One cannot be sure of such things, to be sure, but the verb the ESV translates “clothe yourselves” means more literally “tie something on oneself.” Was Peter remembering the Lord in the Upper Room who “tied a towel around his waist” when he washed his disciples’ feet? The word isn’t the same, but that connection may certainly have occurred to Peter.


The gist of Peter’s words here is not difficult to grasp: he is telling them and us that the spirit of submission, of humbling oneself before others is not necessary only for the leaders of the church but is the calling of every Christian. It may be that Peter comes to this application because he is still thinking about these Christians’ suffering persecution for their faith. Humility in the first case for them, then, involves a submission of their hearts to God who has permitted them to undergo this trial. “Humble yourselves under God’s mighty hand” refers then to an acceptance of their lot, knowing that, ultimately, it is from God who could have protected them from persecution but, for reasons sufficient to him, has not done so. God knows best; you don’t. The heartfelt recognition of that fact is itself humility! So is repudiating the ideas that you know better than God or that you have some claim on God’s favor such that he should treat you better than he does. Peter is telling them, “Put your hand over your mouth and submit to him.” But, that sort of humility requires a more comprehensive lowliness of heart and spirit, the kind of humility that expresses itself as much toward other human beings as toward God himself. Hence the “toward one another” in v. 5. Humility, like the other central virtues of the Christian character, is all of a piece. You either have it or you don’t. No one truly loves God who does not love his brothers and sisters, the Apostle John tells us. And, in the same way, if you have humility, it shows up everywhere, not just at one point. A man who will be humble before God in times of trial, is a man who will be humble before others at any time. That seems to be the gist, adding verse 5 to verse 6.


This is made clearer by the fact that Peter has already made much of this sort of humility that betrays itself in the attitudes we demonstrate toward others. He has spoken already in this letter of the submission of Christians to the government, slaves to their masters, wives to their husbands, the husbands’ obligation to honor their wives, and, as well, of Christians toward unbelievers in 3:15. Humility toward God will and must express itself in humility toward others.

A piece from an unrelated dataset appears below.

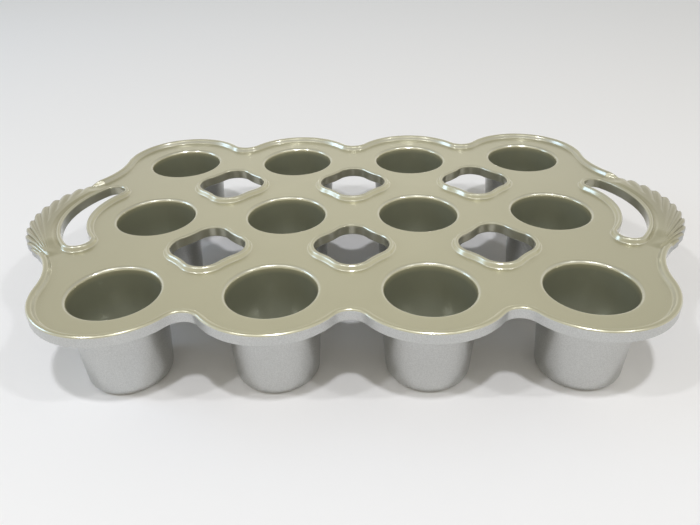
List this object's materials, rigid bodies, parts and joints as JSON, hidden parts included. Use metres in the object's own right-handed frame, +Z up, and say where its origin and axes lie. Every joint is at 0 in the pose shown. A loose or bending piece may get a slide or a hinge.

And, then, to encourage us in the difficult work of humbling ourselves before God and others, he reminds us that God promises his grace to the humble; he promises his children that those who express their lowliness toward others will in due time be lifted up. In other words, we can safely leave our fortunes in God’s hands. We have no need to worry that our humility, our turning away from defending ourselves or making demands on our own behalf or asserting our own importance in various ways, will prove to be to our disadvantage. God will care for us and our reputations. It is better to have God in charge of lifting you up than trying to do it yourself! That much is plain and it is hardly a message unique to Peter. Hard as this counsel may be to practice in daily life its logic is irresistible.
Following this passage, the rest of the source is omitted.